On a drenching-wet WA afternoon, so miserable that even the ducks seem dejected, Brian Cole, the chef de cuisine of Hearth at the Ritz-Carlton in Perth has a look on his face that's lighting up the room. He's seated at a large round table filled with local, foraged ingredients: strawberry gum, three kinds of neon-bright desert lime, sandalwood nuts, emu plums, muntries and more.
At the head of the table, Swan Valley bushfood expert Aunty Dale Tilbrook is explaining the origins of each of the ingredients, and urging Brian and everyone else to get stuck in. "Try it, don't wait, just eat whatever you like," she urges, and we bite into sunshine-sweet sunrise limes and muntries that taste of fresh apple. "Crush that leaf in your fingers," she adds, passing around a stem of crunchy-dried cinnamon myrtle. "It isn't really like cinnamon to me, more like mixed baking spices." We each rub the leaves. She's right, it smells like someone's been cooking gingerbread or Christmas cake.
Chefs get a certain look to them when they're inspired and Cole's face has that look now.

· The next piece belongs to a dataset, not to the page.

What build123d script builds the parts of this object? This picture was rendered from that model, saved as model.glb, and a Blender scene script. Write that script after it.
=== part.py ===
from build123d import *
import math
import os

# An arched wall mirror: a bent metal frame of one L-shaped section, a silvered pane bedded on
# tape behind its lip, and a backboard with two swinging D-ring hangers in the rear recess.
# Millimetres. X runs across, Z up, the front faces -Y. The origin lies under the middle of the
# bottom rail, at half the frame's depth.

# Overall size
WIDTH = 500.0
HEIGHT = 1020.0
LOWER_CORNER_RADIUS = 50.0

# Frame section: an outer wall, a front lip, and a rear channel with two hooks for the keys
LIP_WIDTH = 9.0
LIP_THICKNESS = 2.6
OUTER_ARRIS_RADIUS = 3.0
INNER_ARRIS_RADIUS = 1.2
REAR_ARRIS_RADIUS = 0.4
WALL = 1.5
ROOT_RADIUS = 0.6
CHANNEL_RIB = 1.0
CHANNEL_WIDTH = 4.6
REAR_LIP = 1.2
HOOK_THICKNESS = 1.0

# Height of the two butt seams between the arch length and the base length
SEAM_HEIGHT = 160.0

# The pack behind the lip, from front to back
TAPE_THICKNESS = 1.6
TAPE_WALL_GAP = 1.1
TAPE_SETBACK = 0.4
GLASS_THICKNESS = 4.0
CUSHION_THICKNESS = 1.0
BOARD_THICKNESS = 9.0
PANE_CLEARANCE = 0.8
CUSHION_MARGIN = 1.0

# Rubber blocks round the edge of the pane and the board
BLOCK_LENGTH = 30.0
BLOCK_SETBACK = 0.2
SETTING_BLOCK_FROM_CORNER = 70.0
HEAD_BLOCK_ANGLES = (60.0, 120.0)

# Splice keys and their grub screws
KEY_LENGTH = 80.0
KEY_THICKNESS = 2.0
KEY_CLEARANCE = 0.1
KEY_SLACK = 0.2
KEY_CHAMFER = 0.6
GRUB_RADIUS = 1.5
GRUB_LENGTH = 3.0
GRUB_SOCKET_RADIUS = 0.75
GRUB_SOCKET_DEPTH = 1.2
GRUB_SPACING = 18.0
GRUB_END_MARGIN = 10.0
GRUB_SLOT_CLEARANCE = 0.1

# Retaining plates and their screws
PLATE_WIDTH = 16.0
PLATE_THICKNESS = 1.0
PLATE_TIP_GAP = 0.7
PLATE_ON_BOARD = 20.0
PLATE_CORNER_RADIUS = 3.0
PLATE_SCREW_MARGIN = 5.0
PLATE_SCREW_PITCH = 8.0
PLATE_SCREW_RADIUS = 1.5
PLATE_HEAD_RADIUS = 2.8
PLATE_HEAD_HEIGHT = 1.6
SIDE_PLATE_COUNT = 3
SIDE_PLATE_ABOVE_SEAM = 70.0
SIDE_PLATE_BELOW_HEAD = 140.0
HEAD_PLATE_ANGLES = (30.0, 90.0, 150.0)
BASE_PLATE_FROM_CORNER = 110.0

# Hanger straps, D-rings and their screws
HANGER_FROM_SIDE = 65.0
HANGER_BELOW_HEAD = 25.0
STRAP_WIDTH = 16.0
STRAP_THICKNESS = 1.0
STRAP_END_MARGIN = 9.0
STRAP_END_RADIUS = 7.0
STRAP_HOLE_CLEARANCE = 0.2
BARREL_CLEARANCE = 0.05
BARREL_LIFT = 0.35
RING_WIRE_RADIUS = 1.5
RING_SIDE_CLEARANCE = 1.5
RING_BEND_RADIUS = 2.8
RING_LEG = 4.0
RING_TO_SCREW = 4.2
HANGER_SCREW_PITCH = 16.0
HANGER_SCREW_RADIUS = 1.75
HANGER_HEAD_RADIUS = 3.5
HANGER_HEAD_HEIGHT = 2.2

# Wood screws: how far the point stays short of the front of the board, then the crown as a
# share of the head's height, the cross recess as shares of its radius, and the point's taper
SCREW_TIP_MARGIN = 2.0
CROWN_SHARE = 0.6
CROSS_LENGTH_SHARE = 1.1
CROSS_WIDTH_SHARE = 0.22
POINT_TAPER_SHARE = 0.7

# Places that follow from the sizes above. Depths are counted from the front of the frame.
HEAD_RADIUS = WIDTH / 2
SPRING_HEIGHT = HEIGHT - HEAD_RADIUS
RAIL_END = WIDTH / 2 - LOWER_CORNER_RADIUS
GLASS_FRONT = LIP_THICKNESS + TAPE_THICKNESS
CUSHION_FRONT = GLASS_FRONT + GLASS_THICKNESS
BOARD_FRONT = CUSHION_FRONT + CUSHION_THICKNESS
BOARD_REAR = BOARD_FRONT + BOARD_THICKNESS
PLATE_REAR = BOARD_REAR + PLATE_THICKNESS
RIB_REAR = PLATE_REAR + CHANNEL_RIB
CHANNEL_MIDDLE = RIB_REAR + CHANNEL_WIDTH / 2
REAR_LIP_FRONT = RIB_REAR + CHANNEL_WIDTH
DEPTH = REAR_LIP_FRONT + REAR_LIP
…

And it's almost certainly a look he's expressed fairly regularly ever since he began working with Aunty Dale and, more directly, Paul 'Yoda' Iskov from roaming restaurant Fervor, on a one-off menu collaboration at Hearth which will take place over two nights in July.

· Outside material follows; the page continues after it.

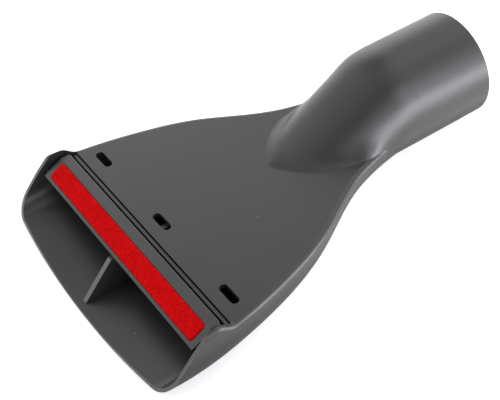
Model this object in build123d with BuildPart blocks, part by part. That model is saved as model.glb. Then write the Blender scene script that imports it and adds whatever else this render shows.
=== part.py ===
# Vacuum upholstery nozzle with a clip-in velvet lint strip. Millimetres, +Z up.
# X runs across the mouth and Y from the mouth to the tube. While it is built, z = 0 is the
# flat plate and y = 0 the plate's front edge; the finished pieces move to the stored frame.
import os
from math import asin, cos, pi, radians, sin, sqrt, tan

from build123d import *

os.makedirs("parts", exist_ok=True)

# Tube that takes the hose end as far as a stop shoulder
tube_bore = 35.0
socket_depth = 25.0
stop_shoulder = 0.5
tube_wall = 2.0
tube_radius = tube_bore / 2 + tube_wall
tube_end = 131.3
tube_level = 2.9
tube_rim_round = 0.6
tube_lead_in = 0.8

# Neck: the tube runs on downwards at this slope and flares out on the plate
neck_slope = 28.0
neck_bend_y = 98.5
neck_bend_radius = 4.0
neck_bore_bend = 20.0
neck_run = 76.0
neck_toe_blend = 5.0
neck_toe_sink = 0.1
neck_under = -3.0
neck_inside = 0.015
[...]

The plan is that Cole's devotion to local produce cooked using classic French techniques, and Iskov's commitment to foraging and promoting native Australian ingredients will come together to create something unique, very Australian, and delicious.
"Working with Yoda means our concept, which is already WA-focused, is going to be much more connected to Indigenous culture thanks to what I learn from him," Cole says later. "I'm really looking forward to it."
Iskov – known to everyone as Yoda – has been working closely with traditional owners throughout WA and the NT since around 2013 when he launched his first Fervor pop-up. Partnerships with Custodians are at the heart of what Fervor does. "One of the most important things we did in the early days when we travelled was to spend a day on Country before an event," he says. "Whether it was harvesting honey ants with ladies in the Goldfields, or getting mud crabs with Clinton in the Pilbara or harvesting boabs with Robert in the Kimberley, being able to learn from the traditional custodians, and then playing around with what we found in the kitchen, was so important." Aunty Dale, he says, is one of his greatest mentors, the first person he calls when he needs information about an ingredient or the stories behind them.
Our group says goodbye to Aunty Dale (most of us packing a few jars of her Red Centre lime marmalade), and the next day our group meets at Hearth to taste a dry run of the Hearth x Fervor collaboration. The dining space is filled with touches that connect it to the land: chunky, sunset-coloured sandstone from the Pilbara are used as table centrepieces, and vases of dried banksia and gumnuts overflow from vases.
Cole and Iskov present each dish in the five-course menu, starting with a duo of snacks including a thin-shelled tart filled with WA marron, and the yolk of an egg from one of Aunty Dale's emus cured in saltbush. Next, softly springy slices of ocean-grown abalone, braised in soy, mirin and pepperberry leaf and charred by flame get a minerally marine lift from lightly-charred samphire and seablite. The star of the dish is cellophane-thin rounds of youlk, a tuber prized by Noongar people and found in the Great Southern region of the state. It has the freshness and subtlety of daikon radish. "You dig down a foot to harvest the tubers but you only take one half of them," explains Iskov. The rest is left to regenerate.
A Wagin duck dish follows, dotted with sweet and sour emu plums, and a dessert made from coffee-soaked wattleseed sponge and boab ice-cream. It's all paired with wines from small-scale Swan Valley winery Chouette, including winemaker Tom Daniel's orchard-fruit-fresh Pique-Nique pét-nat and his deep, molasses-rich Grand Muscat.
Cole and Iskov arrive at the table as the last dishes are cleared, to applause. The menu we've eaten tonight isn't an exact replica of what will be served in July – that's likely to be dictated by the availability of ingredients on the day – but it's a solid indication that the Hearth and Fervor partnership is a smooth one. "It's not every day I get to use these ingredients but it was fantastic," Cole says. "It's really exciting."
The Hearth x Fervor event series will take place on Wednesday 26 July and Thursday 27 July at Hearth, Ritz-Carlton Perth. The event costs $249 per person including paired wines.